Mobile Software as a Medical Device (SaMD) for the Treatment of Epilepsy: Development of Digital Therapeutics Comprising Behavioral and Music-Based Interventions for Neurological Disorders.

Digital health technologies for people with epilepsy (PWE) include internet-based resources and mobile apps for seizure management. Since non-pharmacological interventions, such as listening to specific Mozart's compositions, cognitive therapy, psychosocial and educational interventions were shown to reduce epileptic seizures, these modalities can be integrated into mobile software and delivered by mobile medical apps as digital therapeutics. Herein, we describe: (1) a survey study among PWE about preferences to use mobile software for seizure control, (2) a rationale for developing digital therapies for epilepsy, (3) creation of proof-of-concept mobile software intended for use as an adjunct digital therapeutic to reduce seizures, and (4) broader applications of digital therapeutics for the treatment of epilepsy and other chronic disorders. A questionnaire was used to survey PWE with respect to preferred features in a mobile app for seizure control. Results from the survey suggested that over 90% of responders would be interested in using a mobile app to manage their seizures, while 75% were interested in listening to specific music that can reduce seizures. To define digital therapeutic for the treatment of epilepsy, we designed and created a proof-of-concept mobile software providing digital content intended to reduce seizures. The rationale for all components of such digital therapeutic is described. The resulting web-based app delivered a combination of epilepsy self-care, behavioral interventions, medication reminders and the antiseizure music, such as the Mozart's sonata K.448. To improve long-term patient engagement, integration of mobile medical app with music and multimedia streaming via smartphones, tablets and computers is also discussed.
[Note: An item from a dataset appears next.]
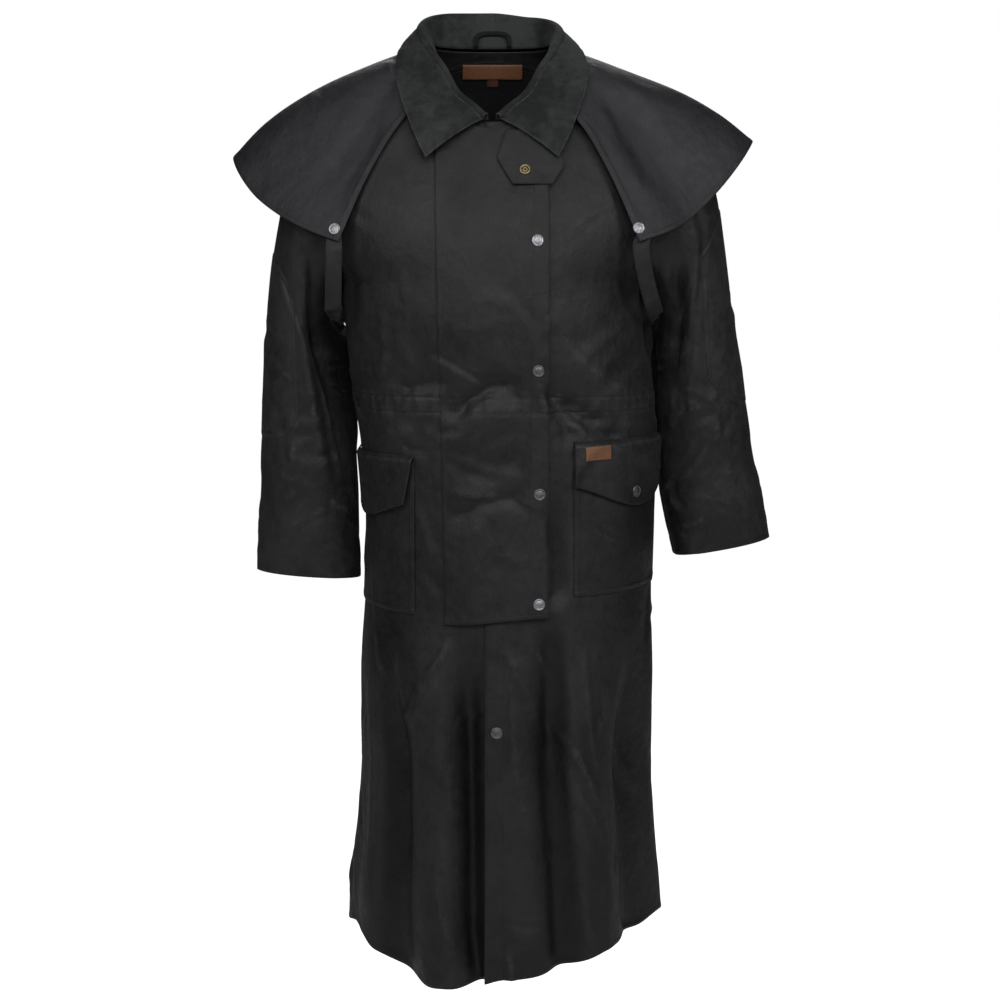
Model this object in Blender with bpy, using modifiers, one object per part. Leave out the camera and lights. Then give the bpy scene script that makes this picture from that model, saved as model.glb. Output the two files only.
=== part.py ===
"""Duster coat: a long waxed cotton riding coat with a shoulder cape, hollow, as if worn.

Sizes are in millimetres and become metres where a mesh is made. The origin is midway between
the wearer's shoulders at the height of the neck seam, x runs to the wearer's left, y to the
back and z up. "drop" is the distance below the origin. "across" runs round the body: 0 is the
centre front, 1 the wearer's left side, 2 the centre back and -1 or 3 the wearer's right side.
Left and right are the wearer's.
"""
import math

import bmesh
import bpy
import numpy as np
from mathutils import Matrix, Vector

MM = 0.001

# Cloth thicknesses and the gaps between layers
BODY_WALL = 1.6
TRIM_WALL = 1.5
COLLAR_WALL = 1.8
LINING_WALL = 1.0
LEATHER_WALL = 1.2
LAYER_GAP = 0.6
SEAM_TRIM = 0.0015
SHOULDER_SEAM_GAP = 0.5

# Neck opening and shoulder line
NECK_HALF = 80.0
NECK_SIDE_DROP = -14.0
NECK_FRONT_DROP = 88.0
NECK_BACK_DROP = -15.0
NECK_CURVE = 2.4
SHOULDER_HALF = 205.0
SHOULDER_DROP = 34.0
ARMPIT_DROP = 290.0
HEM_DROP = 1175.0
SIDE_TWIST = -0.05
SIDE_TWIST_RUN = 140.0
FOLDS_FULL_DROP = 150.0
SIDES = (("left", 1), ("right", -1))

# Rows and columns of the sheets
UPPER_ROWS = 12
WAIST_ROWS = 12
SKIRT_ROWS = 10
LEFT_FRONT_COLUMNS = 9
RIGHT_FRONT_COLUMNS = 8
LAP_COLUMNS = 3
BACK_COLUMNS = 18
SLEEVE_ROWS = 18
SLEEVE_COLUMNS = 18
CAPE_ROWS = 8
CAPE_COLUMNS = 18
COLLAR_COLUMNS = 14
FLAP_END_DROP = 720.0
FLAP_ROWS = 9
PATCH_ROW_GAP = 6.0
LABEL_COLUMNS = 3
NECK_LABEL_COLUMNS = 7
LABEL_ROWS = 2

# Fronts and storm flap, as distances from the middle of the neck
OVERLAP_EDGE = -9.0
UNDERLAP_EDGE = 14.0
FLAP_EDGE = 71.0
OVERLAP_LIFT = 2.3
OVERLAP_FADE_START = 60.0
OVERLAP_FADE_END = 120.0
QUARTER_GIRTH = 300.0

# Storm flap: its top edge at the middle and how much higher it is at its sides, its lower edge
FLAP_TOP = 97.0
FLAP_TOP_RISE = 40.0
FLAP_RIGHT_END = 718.0
FLAP_LEFT_END = 707.0
FLAP_SEAM_X = -72.0
FLAP_SEAM_SHIFT = 12.0
FLAP_SHIFT_TOP = 60.0
FLAP_SHIFT_END = 760.0

# How far the storm flap stands out: more at the chest, over the front's edge, at its own free edge
# and towards its lower end, each between two places
FLAP_SEWN_X = -66.0
FLAP_LOOSE_X = -20.0
FLAP_CHEST_LIFT = 1.0
FLAP_CHEST_TOP = 100.0
FLAP_CHEST_END = 220.0
FLAP_LAP_LIFT = 3.0
FLAP_LAP_INSET = 8.0
FLAP_FREE_LIFT = 2.0
FLAP_FREE_X = 20.0
FLAP_END_LIFT = 3.0
FLAP_END_TOP = 560.0

# Layers that lie on a panel: how far their outer face is from it
LAYER = TRIM_WALL + LAYER_GAP
POCKET_PUFF = 3.0
POCKET_FLAP_LIFT = 2 * LAYER + 2.4
POCKET_FLAP_PARTS = (0, 0.13, 0.34, 0.56, 0.78, 1)
POCKET_FLAP_RISE = 8.0
ELBOW_LIFT = LAYER + 0.2
ELBOW_ROWS = 6
TAB_LIFT = 9.2
TAB_COLUMNS = 4
LEATHER_LIFT = LEATHER_WALL + LAYER_GAP
LINING_LIFT = -4.8
LABEL_LIFT = -6.4
LINING_HALF = 112.0
LINING_COLUMNS = 14
LINING_TOP_INSET = 8.0
LINING_SIDE_INSET = 34.0
LINING_PARTS = (0, 0.06, 0.14, 0.25, 0.39, 0.56, 0.76, 1)
LINING_END = 170.0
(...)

This work aims toward development and regulatory clearance of software as medical device (SaMD) for seizure control, yielding the adjunct digital therapeutic for epilepsy, and subsequently a drug-device combination product together with specific antiseizure medications. Mobile medical apps, music, therapeutic video games and their combinations with prescription medications present new opportunities to integrate pharmacological and non-pharmacological interventions for PWE, as well as those living with other chronic disorders, including depression and pain.